Each line should be copied exactly.

--- START ---

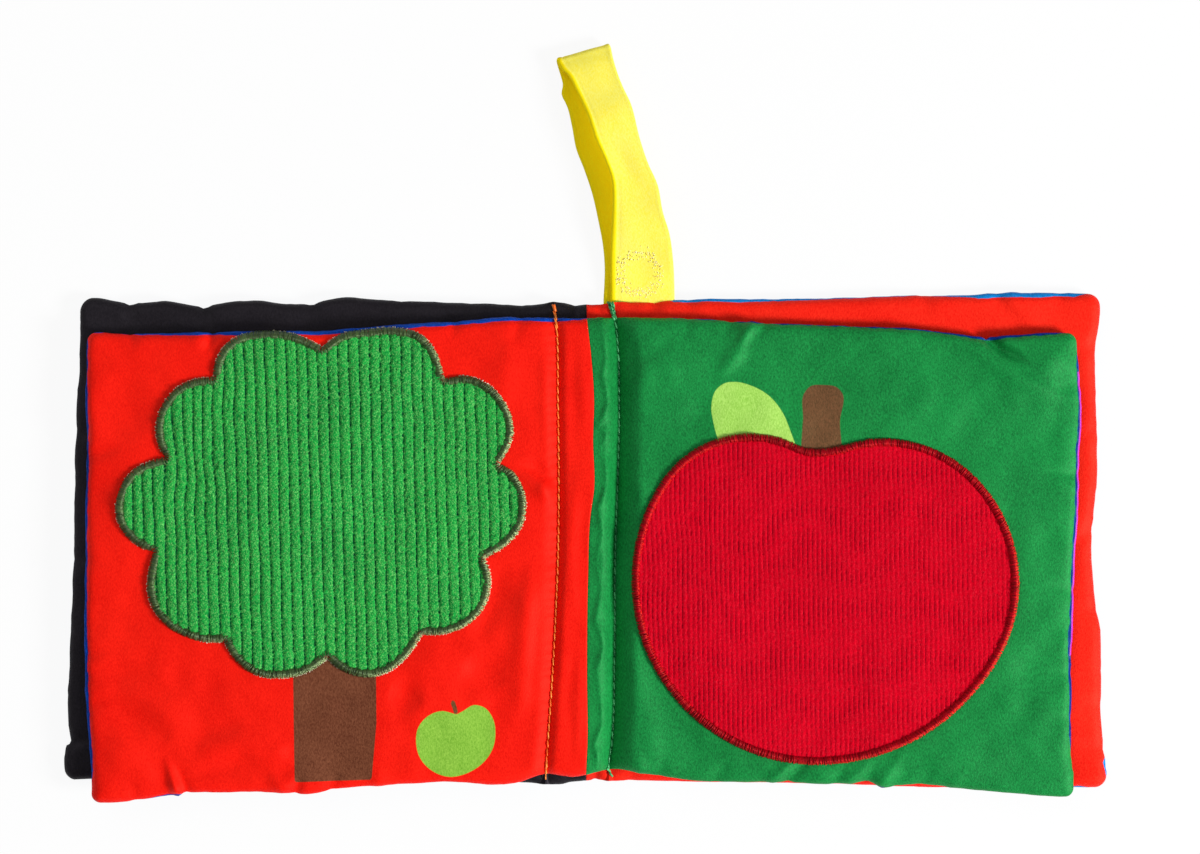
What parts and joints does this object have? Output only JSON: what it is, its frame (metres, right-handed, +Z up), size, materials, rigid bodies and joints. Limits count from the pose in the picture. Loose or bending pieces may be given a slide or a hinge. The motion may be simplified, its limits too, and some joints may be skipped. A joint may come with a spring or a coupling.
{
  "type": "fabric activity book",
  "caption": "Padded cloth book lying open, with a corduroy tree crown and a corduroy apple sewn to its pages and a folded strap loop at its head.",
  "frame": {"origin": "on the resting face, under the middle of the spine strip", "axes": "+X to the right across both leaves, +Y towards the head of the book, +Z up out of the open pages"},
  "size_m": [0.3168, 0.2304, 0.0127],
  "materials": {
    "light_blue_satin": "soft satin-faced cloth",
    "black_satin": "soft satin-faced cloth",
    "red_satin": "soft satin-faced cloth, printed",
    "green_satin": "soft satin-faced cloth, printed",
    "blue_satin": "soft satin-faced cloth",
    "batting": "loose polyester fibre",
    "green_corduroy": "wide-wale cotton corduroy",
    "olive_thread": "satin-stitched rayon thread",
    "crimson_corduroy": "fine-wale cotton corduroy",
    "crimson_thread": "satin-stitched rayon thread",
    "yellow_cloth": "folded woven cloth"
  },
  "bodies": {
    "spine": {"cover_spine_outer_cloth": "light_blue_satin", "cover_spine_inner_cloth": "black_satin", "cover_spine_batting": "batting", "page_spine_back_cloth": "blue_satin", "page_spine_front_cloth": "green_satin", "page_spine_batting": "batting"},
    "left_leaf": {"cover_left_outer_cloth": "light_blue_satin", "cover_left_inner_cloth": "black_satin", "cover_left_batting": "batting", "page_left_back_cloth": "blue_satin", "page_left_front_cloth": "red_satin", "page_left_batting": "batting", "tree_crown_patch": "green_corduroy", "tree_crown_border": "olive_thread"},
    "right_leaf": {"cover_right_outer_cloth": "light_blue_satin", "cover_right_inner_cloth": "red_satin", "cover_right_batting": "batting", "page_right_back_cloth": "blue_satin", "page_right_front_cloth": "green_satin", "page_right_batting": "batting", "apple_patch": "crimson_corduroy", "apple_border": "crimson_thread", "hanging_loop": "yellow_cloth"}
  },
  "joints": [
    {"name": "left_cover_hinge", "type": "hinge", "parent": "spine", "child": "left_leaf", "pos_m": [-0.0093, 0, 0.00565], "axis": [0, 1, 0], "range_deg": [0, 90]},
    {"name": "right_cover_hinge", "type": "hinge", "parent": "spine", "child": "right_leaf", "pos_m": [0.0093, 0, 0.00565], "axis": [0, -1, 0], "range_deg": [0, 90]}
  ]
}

--- END ---

▶ **Answer to this problem**:
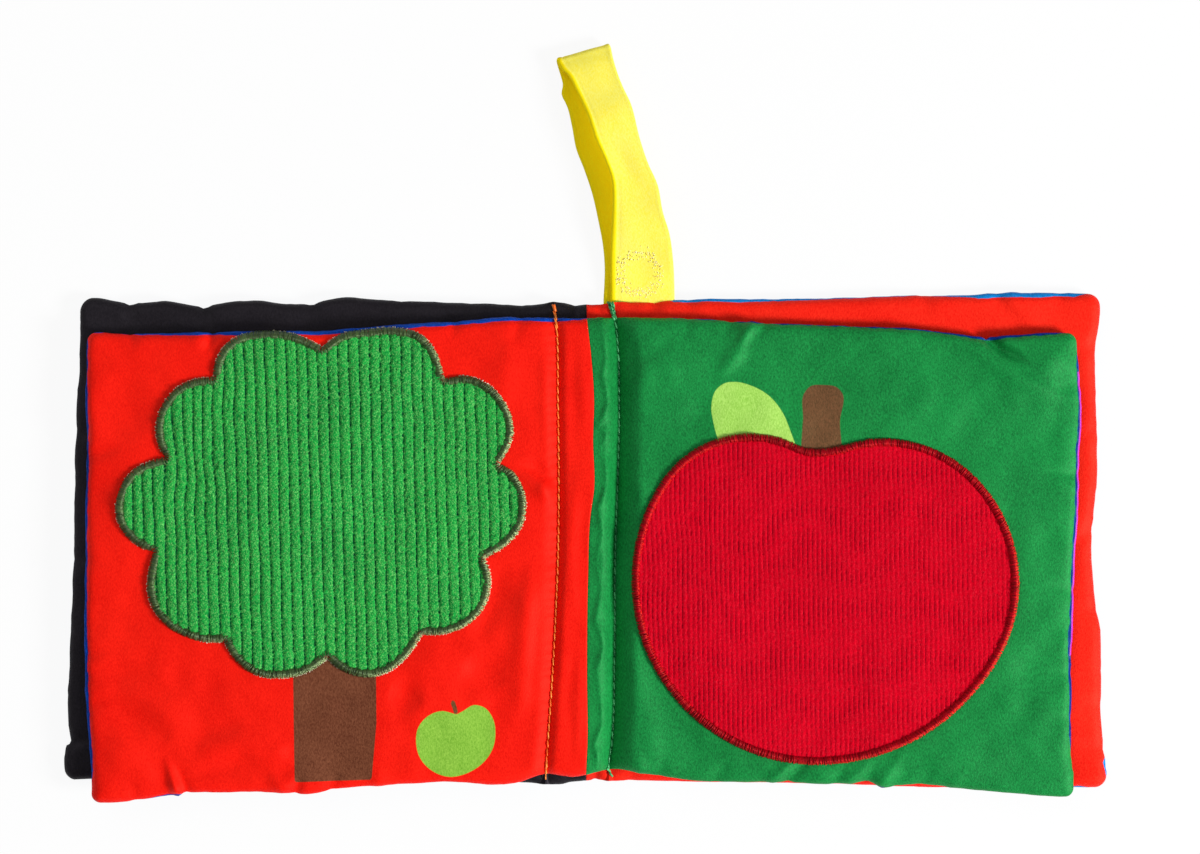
What parts and joints does this object have? Output only JSON: what it is, its frame (metres, right-handed, +Z up), size, materials, rigid bodies and joints. Limits count from the pose in the picture. Loose or bending pieces may be given a slide or a hinge. The motion may be simplified, its limits too, and some joints may be skipped. A joint may come with a spring or a coupling.
{
  "type": "fabric activity book",
  "caption": "Padded cloth book lying open, with a corduroy tree crown and a corduroy apple sewn to its pages and a folded strap loop at its head.",
  "frame": {"origin": "on the resting face, under the middle of the spine strip", "axes": "+X to the right across both leaves, +Y towards the head of the book, +Z up out of the open pages"},
  "size_m": [0.3168, 0.2304, 0.0127],
  "materials": {
    "light_blue_satin": "soft satin-faced cloth",
    "black_satin": "soft satin-faced cloth",
    "red_satin": "soft satin-faced cloth, printed",
    "green_satin": "soft satin-faced cloth, printed",
    "blue_satin": "soft satin-faced cloth",
    "batting": "loose polyester fibre",
    "green_corduroy": "wide-wale cotton corduroy",
    "olive_thread": "satin-stitched rayon thread",
    "crimson_corduroy": "fine-wale cotton corduroy",
    "crimson_thread": "satin-stitched rayon thread",
    "yellow_cloth": "folded woven cloth"
  },
  "bodies": {
    "spine": {"cover_spine_outer_cloth": "light_blue_satin", "cover_spine_inner_cloth": "black_satin", "cover_spine_batting": "batting", "page_spine_back_cloth": "blue_satin", "page_spine_front_cloth": "green_satin", "page_spine_batting": "batting"},
    "left_leaf": {"cover_left_outer_cloth": "light_blue_satin", "cover_left_inner_cloth": "black_satin", "cover_left_batting": "batting", "page_left_back_cloth": "blue_satin", "page_left_front_cloth": "red_satin", "page_left_batting": "batting", "tree_crown_patch": "green_corduroy", "tree_crown_border": "olive_thread"},
    "right_leaf": {"cover_right_outer_cloth": "light_blue_satin", "cover_right_inner_cloth": "red_satin", "cover_right_batting": "batting", "page_right_back_cloth": "blue_satin", "page_right_front_cloth": "green_satin", "page_right_batting": "batting", "apple_patch": "crimson_corduroy", "apple_border": "crimson_thread", "hanging_loop": "yellow_cloth"}
  },
  "joints": [
    {"name": "left_cover_hinge", "type": "hinge", "parent": "spine", "child": "left_leaf", "pos_m": [-0.0093, 0, 0.00565], "axis": [0, 1, 0], "range_deg": [0, 90]},
    {"name": "right_cover_hinge", "type": "hinge", "parent": "spine", "child": "right_leaf", "pos_m": [0.0093, 0, 0.00565], "axis": [0, -1, 0], "range_deg": [0, 90]}
  ]
}